**RAW DATA**

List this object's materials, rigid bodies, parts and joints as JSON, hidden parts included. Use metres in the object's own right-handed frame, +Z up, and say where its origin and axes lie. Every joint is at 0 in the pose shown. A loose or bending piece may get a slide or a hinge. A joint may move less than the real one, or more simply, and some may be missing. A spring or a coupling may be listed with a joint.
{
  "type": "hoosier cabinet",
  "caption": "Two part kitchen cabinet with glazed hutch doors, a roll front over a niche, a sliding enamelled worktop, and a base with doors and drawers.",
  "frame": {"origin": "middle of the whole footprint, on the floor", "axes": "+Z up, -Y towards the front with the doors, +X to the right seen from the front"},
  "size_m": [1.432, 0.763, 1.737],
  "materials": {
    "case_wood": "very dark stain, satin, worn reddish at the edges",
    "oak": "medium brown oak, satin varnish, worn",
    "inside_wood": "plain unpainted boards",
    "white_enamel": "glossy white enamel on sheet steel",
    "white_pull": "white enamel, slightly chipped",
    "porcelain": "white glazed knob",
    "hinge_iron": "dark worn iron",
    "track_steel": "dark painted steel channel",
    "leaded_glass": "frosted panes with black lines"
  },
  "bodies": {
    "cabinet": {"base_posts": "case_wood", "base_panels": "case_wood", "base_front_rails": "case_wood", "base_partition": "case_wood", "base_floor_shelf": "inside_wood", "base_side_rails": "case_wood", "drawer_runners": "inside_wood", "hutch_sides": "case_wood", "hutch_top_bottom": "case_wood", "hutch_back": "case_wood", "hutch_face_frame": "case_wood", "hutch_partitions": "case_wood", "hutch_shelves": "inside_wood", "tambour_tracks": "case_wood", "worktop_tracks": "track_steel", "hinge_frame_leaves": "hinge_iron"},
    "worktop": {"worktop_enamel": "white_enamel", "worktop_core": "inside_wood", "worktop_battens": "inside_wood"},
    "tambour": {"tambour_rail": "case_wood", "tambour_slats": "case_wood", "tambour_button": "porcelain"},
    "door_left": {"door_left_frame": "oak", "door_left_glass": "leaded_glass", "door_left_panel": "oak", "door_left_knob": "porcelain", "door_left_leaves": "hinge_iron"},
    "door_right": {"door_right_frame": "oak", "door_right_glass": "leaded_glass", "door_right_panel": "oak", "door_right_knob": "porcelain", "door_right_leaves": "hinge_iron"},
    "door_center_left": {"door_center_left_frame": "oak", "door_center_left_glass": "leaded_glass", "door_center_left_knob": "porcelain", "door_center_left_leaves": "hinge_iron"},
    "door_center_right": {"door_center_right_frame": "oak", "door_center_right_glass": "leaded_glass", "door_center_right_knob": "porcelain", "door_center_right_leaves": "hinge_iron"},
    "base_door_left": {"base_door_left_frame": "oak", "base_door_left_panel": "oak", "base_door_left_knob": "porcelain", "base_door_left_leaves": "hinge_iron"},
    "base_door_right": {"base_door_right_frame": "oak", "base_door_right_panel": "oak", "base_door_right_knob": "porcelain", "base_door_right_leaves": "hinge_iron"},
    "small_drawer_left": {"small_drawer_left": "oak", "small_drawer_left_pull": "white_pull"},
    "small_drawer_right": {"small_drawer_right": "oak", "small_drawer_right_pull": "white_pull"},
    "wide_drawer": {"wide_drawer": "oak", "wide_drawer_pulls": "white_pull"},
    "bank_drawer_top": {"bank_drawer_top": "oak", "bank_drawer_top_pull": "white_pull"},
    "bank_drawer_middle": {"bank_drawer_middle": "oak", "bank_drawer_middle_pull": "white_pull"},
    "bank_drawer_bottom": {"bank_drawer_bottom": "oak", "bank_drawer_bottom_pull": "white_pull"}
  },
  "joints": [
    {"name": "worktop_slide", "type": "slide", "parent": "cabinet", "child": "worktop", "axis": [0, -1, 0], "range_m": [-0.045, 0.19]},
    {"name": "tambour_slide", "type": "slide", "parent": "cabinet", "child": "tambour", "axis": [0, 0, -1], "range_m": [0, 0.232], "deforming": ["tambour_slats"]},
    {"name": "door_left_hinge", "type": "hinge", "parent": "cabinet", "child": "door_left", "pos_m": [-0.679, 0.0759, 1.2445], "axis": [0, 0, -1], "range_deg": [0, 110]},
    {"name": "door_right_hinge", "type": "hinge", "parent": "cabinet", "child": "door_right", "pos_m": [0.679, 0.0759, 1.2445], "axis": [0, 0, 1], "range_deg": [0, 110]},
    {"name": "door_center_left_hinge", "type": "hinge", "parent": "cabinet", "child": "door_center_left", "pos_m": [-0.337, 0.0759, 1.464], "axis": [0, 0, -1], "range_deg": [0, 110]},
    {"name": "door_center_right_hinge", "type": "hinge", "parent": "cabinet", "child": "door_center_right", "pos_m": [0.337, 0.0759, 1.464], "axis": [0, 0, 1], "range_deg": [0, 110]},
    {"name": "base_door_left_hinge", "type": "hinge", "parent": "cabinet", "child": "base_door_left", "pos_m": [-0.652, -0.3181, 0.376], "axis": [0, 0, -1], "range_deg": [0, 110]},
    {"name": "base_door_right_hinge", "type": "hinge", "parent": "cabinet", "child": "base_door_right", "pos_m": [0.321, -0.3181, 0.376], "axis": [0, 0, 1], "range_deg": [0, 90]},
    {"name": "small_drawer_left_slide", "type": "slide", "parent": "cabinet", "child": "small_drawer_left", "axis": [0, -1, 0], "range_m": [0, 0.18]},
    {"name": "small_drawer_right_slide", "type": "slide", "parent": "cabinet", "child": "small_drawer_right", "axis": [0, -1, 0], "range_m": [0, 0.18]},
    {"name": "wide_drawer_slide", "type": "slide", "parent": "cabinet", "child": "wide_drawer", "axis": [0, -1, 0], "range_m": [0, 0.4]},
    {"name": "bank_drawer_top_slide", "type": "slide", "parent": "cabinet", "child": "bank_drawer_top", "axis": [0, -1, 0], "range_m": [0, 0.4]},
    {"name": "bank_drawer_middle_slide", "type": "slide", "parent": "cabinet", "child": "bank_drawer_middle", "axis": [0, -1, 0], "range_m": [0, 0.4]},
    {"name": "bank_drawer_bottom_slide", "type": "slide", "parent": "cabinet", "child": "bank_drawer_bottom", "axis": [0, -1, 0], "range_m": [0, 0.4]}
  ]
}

**WHAT IS EXPECTED**
In the material above, find each line that contains the word "materials", and select it.

**THE RESULT**
List this object's materials, rigid bodies, parts and joints as JSON, hidden parts included. Use metres in the object's own right-handed frame, +Z up, and say where its origin and axes lie. Every joint is at 0 in the pose shown. A loose or bending piece may get a slide or a hinge. A joint may move less than the real one, or more simply, and some may be missing. A spring or a coupling may be listed with a joint.
  "materials": {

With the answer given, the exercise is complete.